大正期に建築されたというそのお宅は、まだまだ昔ながらの日本家屋が民家の定番であったであろう時期の建物にしてはやたらとお洒落で表情があり、当時にしてしっかりとデザインされた外観や平面レイアウト、洋風の書斎があることなどなどにびっくりした憶えがある。
そしてその建造物はなんと、登録有形文化財に指定されていると知り、猶更驚いたのです。

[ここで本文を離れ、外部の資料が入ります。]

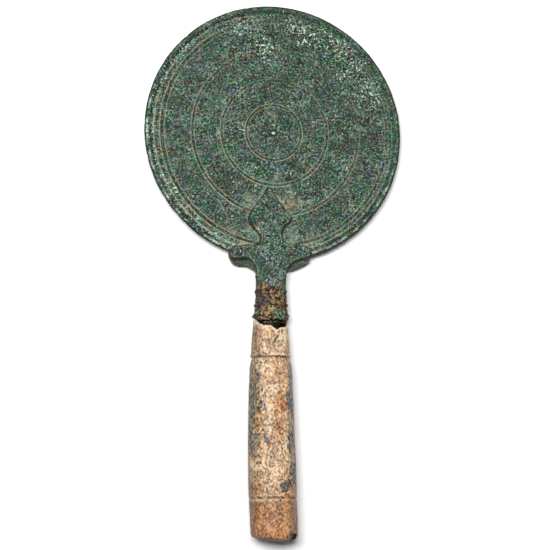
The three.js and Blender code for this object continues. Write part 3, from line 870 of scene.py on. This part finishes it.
mountMesh, outline = makeMount()
foot = [(p.x, p.y) for p in outline]
print("mount shaped")
finishPiece("leafMount", mountMesh, mountMaterial("crustedBronze", patina), "handle_mount")
discMesh = makeDisc(foot)
print("disc turned")
finishPiece("turnedDisc", discMesh, patinaMaterial("patinatedBronze", patina), "disc")
gripMesh = makeGrip()
print("grip turned")
finishPiece("boneGrip", gripMesh, boneMaterial("agedBone"), "handle")

# Table, lights and camera

studio = {
    "tableWide": 4.0,
    "sky": 0.11,
    "backdrop": 0.85,
    "keyPower": 27.5,
    "keySize": (0.9, 0.38),
    "keyPlace": (-0.20, 0.22, 1.39),
    "cameraTarget": (0.0014, -0.00335, 0.006),
    "cameraAway": 1.2,
    "cameraLean": (2.0, 4.5),  # degrees to the left and towards the grip's end
    "lens": 145.2,
}

bm = bmesh.new()
bmesh.ops.create_grid(bm, x_segments=1, y_segments=1, size=studio["tableWide"] / 2)
tableMesh = bpy.data.meshes.new("table")
bm.to_mesh(tableMesh)
bm.free()
table = bpy.data.objects.new("table", tableMesh)
tableMaterial, tableTree, tableShader, _ = newMaterial("whiteTable")
tableShader.inputs["Base Color"].default_value = (0.94, 0.94, 0.94, 1)
tableShader.inputs["Roughness"].default_value = 0.9
tableShader.inputs["Specular IOR Level"].default_value = 0.1
tableMesh.materials.append(tableMaterial)
bpy.context.scene.collection.objects.link(table)

world = bpy.data.worlds.new("softSky")
world.use_nodes = True
sky = world.node_tree.nodes["Background"]
sky.inputs["Color"].default_value = (1, 1, 1, 1)
seen = addNode(world.node_tree, "ShaderNodeLightPath").outputs["Is Camera Ray"]  # the backdrop is paler than its light
brightness = plus(world.node_tree, times(world.node_tree, seen, studio["backdrop"] - studio["sky"]), studio["sky"])
world.node_tree.links.new(brightness, sky.inputs["Strength"])
bpy.context.scene.world = world
bpy.context.scene.view_settings.view_transform = "Standard"


def facing(backwards):  # turns a light or camera so that it looks against this direction
    right = Vector((0, 1, 0)).cross(backwards).normalized()
    return Matrix((right, backwards.cross(right), backwards)).transposed().to_euler()


keyData = bpy.data.lights.new("key", "AREA")
keyData.energy = studio["keyPower"]
keyData.shape = "RECTANGLE"
keyData.size, keyData.size_y = studio["keySize"]
key = bpy.data.objects.new("key", keyData)
key.location = studio["keyPlace"]
key.rotation_euler = facing(Vector(studio["keyPlace"]).normalized())
bpy.context.scene.collection.objects.link(key)

cameraData = bpy.data.cameras.new("camera")
cameraData.lens = studio["lens"]
camera = bpy.data.objects.new("camera", cameraData)
leanLeft, leanDown = (math.tan(math.radians(a)) for a in studio["cameraLean"])
backwards = Vector((-leanLeft, -leanDown, 1)).normalized()
camera.location = Vector(studio["cameraTarget"]) + backwards * studio["cameraAway"]
camera.rotation_euler = facing(backwards)
bpy.context.scene.collection.objects.link(camera)
bpy.context.scene.camera = camera
print("studio ready")
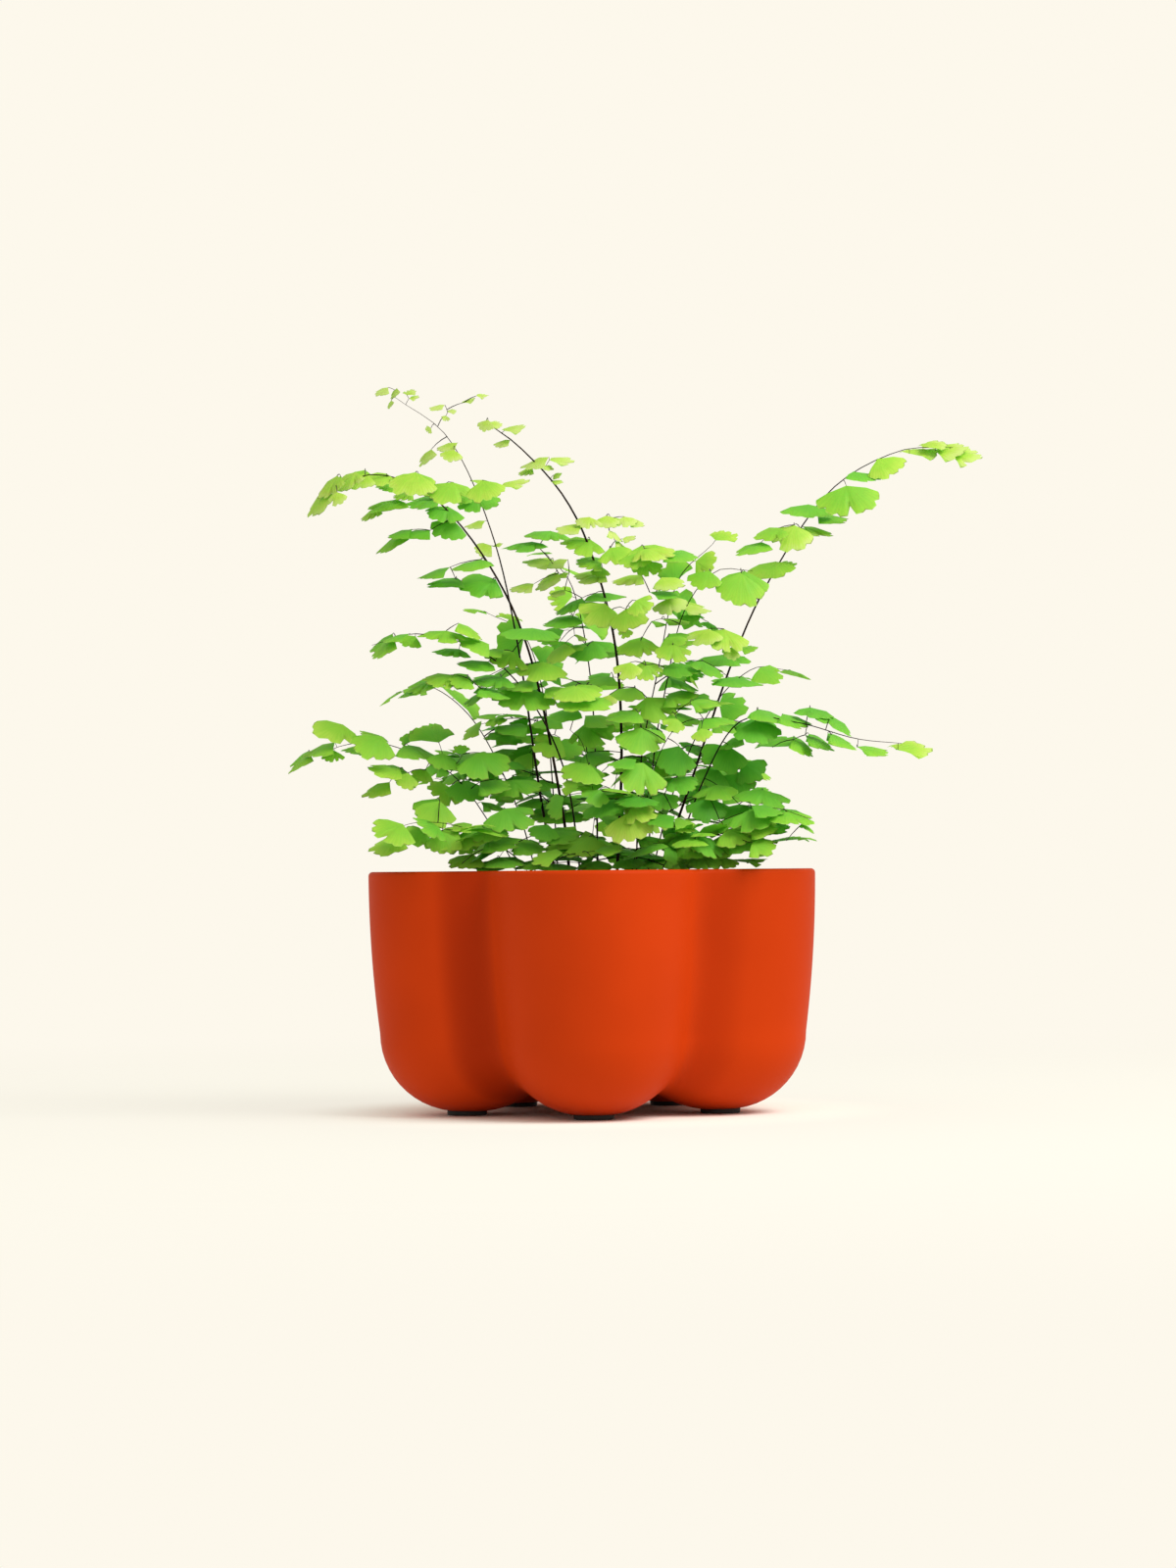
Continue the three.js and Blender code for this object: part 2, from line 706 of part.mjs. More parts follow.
const glaze = new THREE.MeshStandardMaterial({ color: 0xe0491a, roughness: 0.38, metalness: 0 });
const rubber = new THREE.MeshStandardMaterial({ color: 0x151413, roughness: 0.8, metalness: 0 });
const earth = new THREE.MeshStandardMaterial({ color: 0x3a281b, roughness: 0.95, metalness: 0 });
const leaf = new THREE.MeshStandardMaterial({ color: 0x6cbf2e, roughness: 0.55, metalness: 0 });

const plant = new THREE.Group();

function add(name, geometry, material) {
  const mesh = new THREE.Mesh(geometry, material);
  mesh.name = name;
  plant.add(mesh);
}

add("pot", makePot(), glaze);
lobeAxes.forEach((lobe, i) => add(`foot_${i + 1}`, makeFoot(lobe), rubber));
add("soil", makeSoil(), earth);
for (const { name, geometry } of makeFronds()) add(name, geometry, leaf);

const middle = new THREE.Box3().setFromObject(plant, true).getCenter(new THREE.Vector3());
plant.position.set(-middle.x, -middle.y, 0);

export default plant;
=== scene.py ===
import bisect
import math
import random

import bmesh
import bpy
import numpy as np
from mathutils import Euler, Matrix, Vector, noise
from mathutils.bvhtree import BVHTree


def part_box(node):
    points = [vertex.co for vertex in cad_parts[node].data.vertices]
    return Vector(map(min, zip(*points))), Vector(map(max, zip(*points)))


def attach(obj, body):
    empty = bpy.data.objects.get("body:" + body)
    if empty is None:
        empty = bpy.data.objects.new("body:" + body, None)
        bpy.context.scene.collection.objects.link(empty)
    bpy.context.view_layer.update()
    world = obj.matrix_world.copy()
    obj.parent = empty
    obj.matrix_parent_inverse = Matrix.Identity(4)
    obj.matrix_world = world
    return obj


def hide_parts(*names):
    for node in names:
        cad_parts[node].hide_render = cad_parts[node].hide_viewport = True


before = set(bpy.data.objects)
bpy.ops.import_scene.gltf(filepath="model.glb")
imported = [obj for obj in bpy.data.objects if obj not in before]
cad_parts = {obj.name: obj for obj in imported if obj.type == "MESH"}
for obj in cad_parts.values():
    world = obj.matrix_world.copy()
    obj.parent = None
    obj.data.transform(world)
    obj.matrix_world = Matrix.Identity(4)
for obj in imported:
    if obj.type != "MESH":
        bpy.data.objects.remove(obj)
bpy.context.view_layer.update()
bpy.ops.object.select_all(action="DESELECT")
mm = 0.001
print("frame loaded")


class Value:
    # a number inside a material, on which Python's arithmetic adds Math nodes
    def __init__(self, finish, socket):
        self.finish, self.socket = finish, socket

    def math(self, operation, *values):
        inputs = {i: value for i, value in enumerate(values)}
        return self.finish.node("ShaderNodeMath", {"operation": operation}, inputs)["Value"]

    def __add__(self, other):
        return self.math("ADD", self, other)

    def __sub__(self, other):
        return self.math("SUBTRACT", self, other)

    def __rsub__(self, other):
        return self.math("SUBTRACT", other, self)

    def __mul__(self, other):
        return self.math("MULTIPLY", self, other)

    __radd__ = __add__
    __rmul__ = __mul__

    def sine(self):
        return self.math("SINE", self)

    def ramp(self, low, high):  # 0 up to low, 1 from high, smooth between
        settings = {"interpolation_type": "SMOOTHSTEP"}
        return self.finish.node("ShaderNodeMapRange", settings, {0: self, 1: low, 2: high})["Result"]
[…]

その邸宅「登録有形文化財 萩原家住宅」を設計したのが、
アメリカの建築家フランク・ロイド・ライトの愛弟子である遠藤新氏。
巨匠のひとりと云われるフランク・ロイド・ライトという建築家が、
例えばあの旧帝国ホテルの設計を行った方と知ると、
それなりに身近に感じられるかもしれません。
WEBサイトによると、萩原家住宅の落成は、1924年(大正13年)。
そうすると、’24年は築100年の節目ということになりますね。
そして、そのフランク・ロイド・ライトと遠藤新との、
共同でおこなった設計により建てられたのが、
池袋にある今の自由学園明日館(みょうにちかん)だ。
自由学園明日館も国の重要文化財。
大谷石を多用した建物を連想させるように、
大谷石を彫刻した「明日館の梟」が迎えてくれます。
丁寧に手入れされた芝生の庭を横目に大谷石の敷石を進む。
この日は、春夏秋冬の年にたった4度の日時限定開催という、
貴重なる「明日館レストラン」その日なのでした。
明日館をもっとも印象付けている建物中央のホール。
六角に水平線が横切る背板が目を惹く六角椅子が整然と並ぶ。
大谷石で構成された暖炉は、重要文化財となってなお、
現役で使用される機会もあるという。
展示室で、見覚えのあるジャケット写真を見付けて、
えええ!?と驚いた。
サイモン&ガーファンクルのアルバム「明日に架ける橋」。
ほとんど洋楽を聴かない自分でも、何故だかS&Gはよく聴いた。
でも、このアルバムを聴いている時には、
フランク・ロイド・ライトが誰か、なんて考えもしなかった。
建築学専攻のアーティがポールに書いてくれと頼み、
そうして出来上がった曲のようだけれど、
いやー、知らなかったなぁ(笑)。
そしていよいよ、ちょうど暖炉の背面、
建物の中央に位置する食堂へ。
食堂内部の造作にも、随所にライトらしい意匠が見付かって、
自由学園の子供達は、こんな気の利いて洒落た食堂で、
毎日食事をとっていたのかと羨ましくなったりする。
グラスの白をいただいて、
「コルドンブルー」の総料理長、江口シェフによる料理を待つ。
サーモンのハーブマリネ、ゴルゴンゾーラと野菜のキッシュ、
キャロットポタージュなどなどが載るプレートがやってきた。
MENU Bのメインは、パストラミカナールと彩り野菜のドリア。
改めて食堂の内装や窓辺の表情を眺めつつ、
紅茶とキャラメルと洋ナシのムースをゆっくりと。
こんなに凝ったガラス扉をつくった当時の大工も苦労したろうなぁ、
そんなことを思いながらファサードのディテールを改めて眺める。
庭には、大きく枝を広げた桜の木が4本ある。
桜見学会・夜桜見学会に、また出掛けたいな。